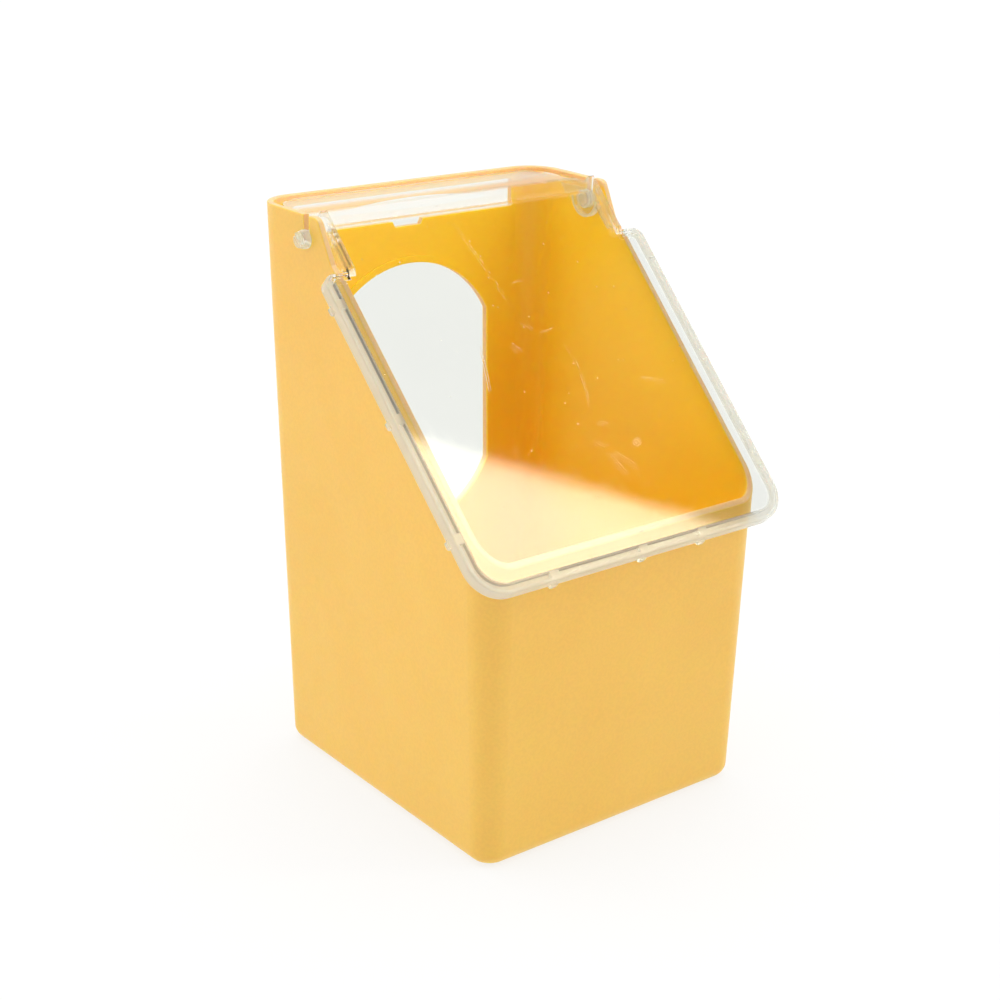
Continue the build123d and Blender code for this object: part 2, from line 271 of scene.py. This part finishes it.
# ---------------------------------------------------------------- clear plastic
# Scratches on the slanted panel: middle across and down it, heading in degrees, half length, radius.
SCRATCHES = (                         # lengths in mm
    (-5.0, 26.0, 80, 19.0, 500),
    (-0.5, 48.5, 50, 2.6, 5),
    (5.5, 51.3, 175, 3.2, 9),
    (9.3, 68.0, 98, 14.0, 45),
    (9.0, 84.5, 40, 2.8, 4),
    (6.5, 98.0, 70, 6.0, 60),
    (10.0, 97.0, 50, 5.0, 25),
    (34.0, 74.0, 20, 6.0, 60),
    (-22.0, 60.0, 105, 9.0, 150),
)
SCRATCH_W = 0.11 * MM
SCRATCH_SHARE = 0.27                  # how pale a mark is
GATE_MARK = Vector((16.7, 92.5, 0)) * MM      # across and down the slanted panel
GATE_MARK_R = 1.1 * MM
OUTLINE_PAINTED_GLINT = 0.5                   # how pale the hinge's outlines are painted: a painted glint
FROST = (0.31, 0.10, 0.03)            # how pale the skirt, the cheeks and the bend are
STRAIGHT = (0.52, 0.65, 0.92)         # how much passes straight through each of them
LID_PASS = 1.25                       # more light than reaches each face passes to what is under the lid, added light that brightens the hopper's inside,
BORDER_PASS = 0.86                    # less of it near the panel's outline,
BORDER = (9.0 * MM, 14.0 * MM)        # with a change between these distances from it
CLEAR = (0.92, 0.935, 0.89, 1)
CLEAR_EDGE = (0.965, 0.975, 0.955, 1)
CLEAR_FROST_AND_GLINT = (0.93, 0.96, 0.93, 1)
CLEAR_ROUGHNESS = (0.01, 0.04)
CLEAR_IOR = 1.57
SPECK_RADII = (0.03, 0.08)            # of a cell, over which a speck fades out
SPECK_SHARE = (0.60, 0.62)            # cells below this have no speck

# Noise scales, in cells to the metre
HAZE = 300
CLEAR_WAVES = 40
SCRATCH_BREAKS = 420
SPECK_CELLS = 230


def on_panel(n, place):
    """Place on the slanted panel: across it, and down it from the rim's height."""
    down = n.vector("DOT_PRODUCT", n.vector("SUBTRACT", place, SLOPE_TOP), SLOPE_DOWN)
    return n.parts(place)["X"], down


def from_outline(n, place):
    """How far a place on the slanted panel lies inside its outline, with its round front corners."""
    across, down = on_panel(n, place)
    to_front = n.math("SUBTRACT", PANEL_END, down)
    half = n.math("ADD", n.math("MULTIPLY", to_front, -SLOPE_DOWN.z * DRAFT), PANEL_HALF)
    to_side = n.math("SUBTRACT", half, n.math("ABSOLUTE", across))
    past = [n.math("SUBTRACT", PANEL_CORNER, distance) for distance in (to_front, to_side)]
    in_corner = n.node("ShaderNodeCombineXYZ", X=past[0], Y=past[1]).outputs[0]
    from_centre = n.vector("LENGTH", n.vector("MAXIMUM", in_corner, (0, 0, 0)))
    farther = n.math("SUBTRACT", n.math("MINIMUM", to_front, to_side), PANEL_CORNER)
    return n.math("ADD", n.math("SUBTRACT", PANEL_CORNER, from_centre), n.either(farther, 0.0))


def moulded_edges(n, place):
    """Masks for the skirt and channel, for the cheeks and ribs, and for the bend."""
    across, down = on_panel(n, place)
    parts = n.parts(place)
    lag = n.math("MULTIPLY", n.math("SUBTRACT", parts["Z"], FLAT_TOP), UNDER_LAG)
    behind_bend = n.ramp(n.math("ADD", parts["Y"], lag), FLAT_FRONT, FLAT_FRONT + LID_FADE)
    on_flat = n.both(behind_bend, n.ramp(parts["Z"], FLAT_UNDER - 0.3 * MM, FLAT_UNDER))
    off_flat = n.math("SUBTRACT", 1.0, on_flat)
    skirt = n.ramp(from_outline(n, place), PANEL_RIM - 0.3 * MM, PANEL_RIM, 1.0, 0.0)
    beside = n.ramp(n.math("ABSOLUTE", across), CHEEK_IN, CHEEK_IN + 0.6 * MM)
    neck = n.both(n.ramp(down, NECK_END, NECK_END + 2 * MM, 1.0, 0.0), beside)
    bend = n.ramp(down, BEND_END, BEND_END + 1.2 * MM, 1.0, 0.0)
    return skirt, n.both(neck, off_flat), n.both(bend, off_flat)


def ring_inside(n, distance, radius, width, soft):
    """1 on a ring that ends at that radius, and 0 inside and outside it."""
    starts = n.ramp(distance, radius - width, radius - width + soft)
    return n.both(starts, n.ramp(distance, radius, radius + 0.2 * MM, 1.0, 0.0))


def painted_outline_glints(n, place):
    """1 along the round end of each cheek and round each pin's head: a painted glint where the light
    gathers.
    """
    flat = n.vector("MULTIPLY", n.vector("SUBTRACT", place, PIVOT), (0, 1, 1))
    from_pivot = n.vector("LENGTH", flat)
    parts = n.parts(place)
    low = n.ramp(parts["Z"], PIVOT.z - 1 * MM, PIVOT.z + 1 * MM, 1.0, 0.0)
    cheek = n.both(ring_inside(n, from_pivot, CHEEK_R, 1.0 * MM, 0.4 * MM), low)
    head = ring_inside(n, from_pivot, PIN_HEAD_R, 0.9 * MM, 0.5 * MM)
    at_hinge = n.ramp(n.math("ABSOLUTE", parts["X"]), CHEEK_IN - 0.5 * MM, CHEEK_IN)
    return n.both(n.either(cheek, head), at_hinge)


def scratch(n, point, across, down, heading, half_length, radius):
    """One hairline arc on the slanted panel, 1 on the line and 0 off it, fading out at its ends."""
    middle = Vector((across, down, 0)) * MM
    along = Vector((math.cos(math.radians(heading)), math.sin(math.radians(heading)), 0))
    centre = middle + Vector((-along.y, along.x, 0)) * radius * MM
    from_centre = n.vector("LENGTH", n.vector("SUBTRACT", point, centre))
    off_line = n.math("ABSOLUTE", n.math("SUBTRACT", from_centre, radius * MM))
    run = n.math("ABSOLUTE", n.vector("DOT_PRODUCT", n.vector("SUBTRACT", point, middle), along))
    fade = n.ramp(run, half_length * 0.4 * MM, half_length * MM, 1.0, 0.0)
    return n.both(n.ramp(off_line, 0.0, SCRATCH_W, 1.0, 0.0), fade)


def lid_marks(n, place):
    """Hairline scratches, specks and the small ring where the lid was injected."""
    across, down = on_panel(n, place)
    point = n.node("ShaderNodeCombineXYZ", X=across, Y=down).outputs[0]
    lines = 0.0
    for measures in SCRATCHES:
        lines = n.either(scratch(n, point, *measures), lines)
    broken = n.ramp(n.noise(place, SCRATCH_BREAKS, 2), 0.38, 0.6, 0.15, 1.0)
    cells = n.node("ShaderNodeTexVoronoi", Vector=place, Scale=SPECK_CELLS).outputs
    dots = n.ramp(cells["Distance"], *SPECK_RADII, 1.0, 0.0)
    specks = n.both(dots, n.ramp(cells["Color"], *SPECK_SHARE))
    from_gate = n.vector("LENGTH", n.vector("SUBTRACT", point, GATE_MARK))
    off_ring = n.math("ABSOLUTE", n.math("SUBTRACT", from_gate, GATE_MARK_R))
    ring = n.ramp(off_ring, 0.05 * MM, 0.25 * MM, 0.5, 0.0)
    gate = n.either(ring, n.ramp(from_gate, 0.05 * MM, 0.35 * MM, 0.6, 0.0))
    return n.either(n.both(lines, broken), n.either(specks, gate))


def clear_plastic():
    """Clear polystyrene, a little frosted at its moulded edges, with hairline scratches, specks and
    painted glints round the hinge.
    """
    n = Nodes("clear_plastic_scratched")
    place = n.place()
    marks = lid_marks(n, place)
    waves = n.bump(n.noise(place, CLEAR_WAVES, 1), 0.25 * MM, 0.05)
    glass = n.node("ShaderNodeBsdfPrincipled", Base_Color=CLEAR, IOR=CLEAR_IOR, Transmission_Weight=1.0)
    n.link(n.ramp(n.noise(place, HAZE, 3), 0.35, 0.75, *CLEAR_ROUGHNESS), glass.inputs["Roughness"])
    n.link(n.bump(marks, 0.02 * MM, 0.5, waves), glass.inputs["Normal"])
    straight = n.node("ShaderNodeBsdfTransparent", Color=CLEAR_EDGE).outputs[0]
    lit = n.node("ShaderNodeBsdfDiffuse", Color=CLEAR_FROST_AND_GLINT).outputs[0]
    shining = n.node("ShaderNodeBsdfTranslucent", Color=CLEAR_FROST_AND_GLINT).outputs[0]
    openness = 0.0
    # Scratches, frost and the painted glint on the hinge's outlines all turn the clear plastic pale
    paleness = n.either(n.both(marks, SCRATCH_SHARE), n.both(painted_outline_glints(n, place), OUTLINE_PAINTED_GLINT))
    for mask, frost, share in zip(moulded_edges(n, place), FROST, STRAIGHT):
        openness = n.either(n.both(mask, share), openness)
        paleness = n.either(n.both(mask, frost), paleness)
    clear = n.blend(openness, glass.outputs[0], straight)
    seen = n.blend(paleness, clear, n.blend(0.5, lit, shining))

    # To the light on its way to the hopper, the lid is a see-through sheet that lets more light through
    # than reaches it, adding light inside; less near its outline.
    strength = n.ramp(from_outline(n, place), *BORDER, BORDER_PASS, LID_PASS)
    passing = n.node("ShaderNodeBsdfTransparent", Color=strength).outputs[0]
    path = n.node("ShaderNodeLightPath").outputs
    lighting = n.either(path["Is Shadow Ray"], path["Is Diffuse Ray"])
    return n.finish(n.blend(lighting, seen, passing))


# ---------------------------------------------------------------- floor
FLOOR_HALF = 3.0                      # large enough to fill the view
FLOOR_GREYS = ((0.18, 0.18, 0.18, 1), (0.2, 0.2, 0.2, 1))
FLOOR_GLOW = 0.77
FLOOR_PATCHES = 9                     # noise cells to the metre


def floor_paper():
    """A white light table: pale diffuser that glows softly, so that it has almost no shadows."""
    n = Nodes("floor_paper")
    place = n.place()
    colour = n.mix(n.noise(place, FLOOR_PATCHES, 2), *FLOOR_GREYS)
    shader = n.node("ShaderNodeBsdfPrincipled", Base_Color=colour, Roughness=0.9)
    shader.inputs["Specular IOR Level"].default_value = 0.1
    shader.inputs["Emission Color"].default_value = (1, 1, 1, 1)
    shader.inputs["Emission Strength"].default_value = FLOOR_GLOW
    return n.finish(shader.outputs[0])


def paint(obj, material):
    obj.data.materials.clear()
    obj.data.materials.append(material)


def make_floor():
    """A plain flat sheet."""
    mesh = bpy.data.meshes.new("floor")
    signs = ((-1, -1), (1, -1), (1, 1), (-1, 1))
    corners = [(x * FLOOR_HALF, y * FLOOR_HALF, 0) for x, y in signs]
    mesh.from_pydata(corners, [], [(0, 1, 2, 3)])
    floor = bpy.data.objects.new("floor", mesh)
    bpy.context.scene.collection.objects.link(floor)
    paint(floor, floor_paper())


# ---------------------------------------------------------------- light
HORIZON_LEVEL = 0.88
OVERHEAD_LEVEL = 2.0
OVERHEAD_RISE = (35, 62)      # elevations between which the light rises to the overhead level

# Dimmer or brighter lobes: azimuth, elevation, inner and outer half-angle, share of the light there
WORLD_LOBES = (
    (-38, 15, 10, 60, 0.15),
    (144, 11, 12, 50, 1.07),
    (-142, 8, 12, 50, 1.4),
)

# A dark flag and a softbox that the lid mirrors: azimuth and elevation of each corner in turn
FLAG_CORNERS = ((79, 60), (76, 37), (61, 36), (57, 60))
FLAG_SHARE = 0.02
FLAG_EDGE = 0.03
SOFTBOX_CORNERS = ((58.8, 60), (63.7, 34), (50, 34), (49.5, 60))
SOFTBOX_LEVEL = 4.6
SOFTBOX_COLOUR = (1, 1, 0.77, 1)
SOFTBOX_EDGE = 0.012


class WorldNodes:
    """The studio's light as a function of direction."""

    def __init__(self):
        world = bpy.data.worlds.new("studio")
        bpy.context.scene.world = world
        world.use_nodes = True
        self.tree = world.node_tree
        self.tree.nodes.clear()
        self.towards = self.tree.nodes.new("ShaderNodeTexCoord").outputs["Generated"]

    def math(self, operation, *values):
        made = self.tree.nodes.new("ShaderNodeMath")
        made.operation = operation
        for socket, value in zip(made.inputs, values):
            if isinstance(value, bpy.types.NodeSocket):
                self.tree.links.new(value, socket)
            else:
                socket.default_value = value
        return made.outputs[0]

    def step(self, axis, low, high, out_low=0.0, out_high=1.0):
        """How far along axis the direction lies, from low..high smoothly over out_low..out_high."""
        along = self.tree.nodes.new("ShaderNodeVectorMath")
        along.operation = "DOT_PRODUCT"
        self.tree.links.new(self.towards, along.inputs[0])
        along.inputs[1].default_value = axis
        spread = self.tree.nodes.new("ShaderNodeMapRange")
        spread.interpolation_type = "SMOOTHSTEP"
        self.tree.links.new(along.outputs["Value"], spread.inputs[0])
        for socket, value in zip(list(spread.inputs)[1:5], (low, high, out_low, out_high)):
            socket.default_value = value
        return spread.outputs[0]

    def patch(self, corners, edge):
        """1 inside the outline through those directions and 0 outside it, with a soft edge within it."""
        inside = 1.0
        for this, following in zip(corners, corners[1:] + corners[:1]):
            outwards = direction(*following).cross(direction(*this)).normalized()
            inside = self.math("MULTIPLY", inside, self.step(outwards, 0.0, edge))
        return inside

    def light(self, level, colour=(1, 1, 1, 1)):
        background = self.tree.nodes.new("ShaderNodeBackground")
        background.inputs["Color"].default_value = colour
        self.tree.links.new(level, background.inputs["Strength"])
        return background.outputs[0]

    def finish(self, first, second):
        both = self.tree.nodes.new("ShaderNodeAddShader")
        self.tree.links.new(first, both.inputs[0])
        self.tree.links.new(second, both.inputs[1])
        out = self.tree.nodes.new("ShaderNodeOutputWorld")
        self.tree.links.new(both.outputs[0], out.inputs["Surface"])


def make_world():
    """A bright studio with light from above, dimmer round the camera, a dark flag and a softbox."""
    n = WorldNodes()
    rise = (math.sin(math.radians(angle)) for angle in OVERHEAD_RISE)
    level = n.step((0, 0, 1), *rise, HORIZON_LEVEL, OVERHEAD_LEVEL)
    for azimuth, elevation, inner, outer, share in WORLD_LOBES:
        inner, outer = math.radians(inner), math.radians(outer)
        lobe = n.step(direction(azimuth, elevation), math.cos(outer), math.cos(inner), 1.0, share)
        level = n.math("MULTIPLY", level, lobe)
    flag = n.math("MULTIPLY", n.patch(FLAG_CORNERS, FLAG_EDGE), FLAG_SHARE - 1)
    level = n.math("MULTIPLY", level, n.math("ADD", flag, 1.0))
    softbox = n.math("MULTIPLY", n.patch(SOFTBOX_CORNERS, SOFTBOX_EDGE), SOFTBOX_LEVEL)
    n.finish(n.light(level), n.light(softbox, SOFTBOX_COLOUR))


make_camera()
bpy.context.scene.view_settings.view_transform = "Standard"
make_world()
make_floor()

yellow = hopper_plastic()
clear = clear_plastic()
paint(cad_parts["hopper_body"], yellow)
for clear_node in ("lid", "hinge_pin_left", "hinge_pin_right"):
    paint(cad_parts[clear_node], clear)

--*--

Give the number of lines that carry the word "scene", with nothing added.

> EXPECTED ANSWER: 4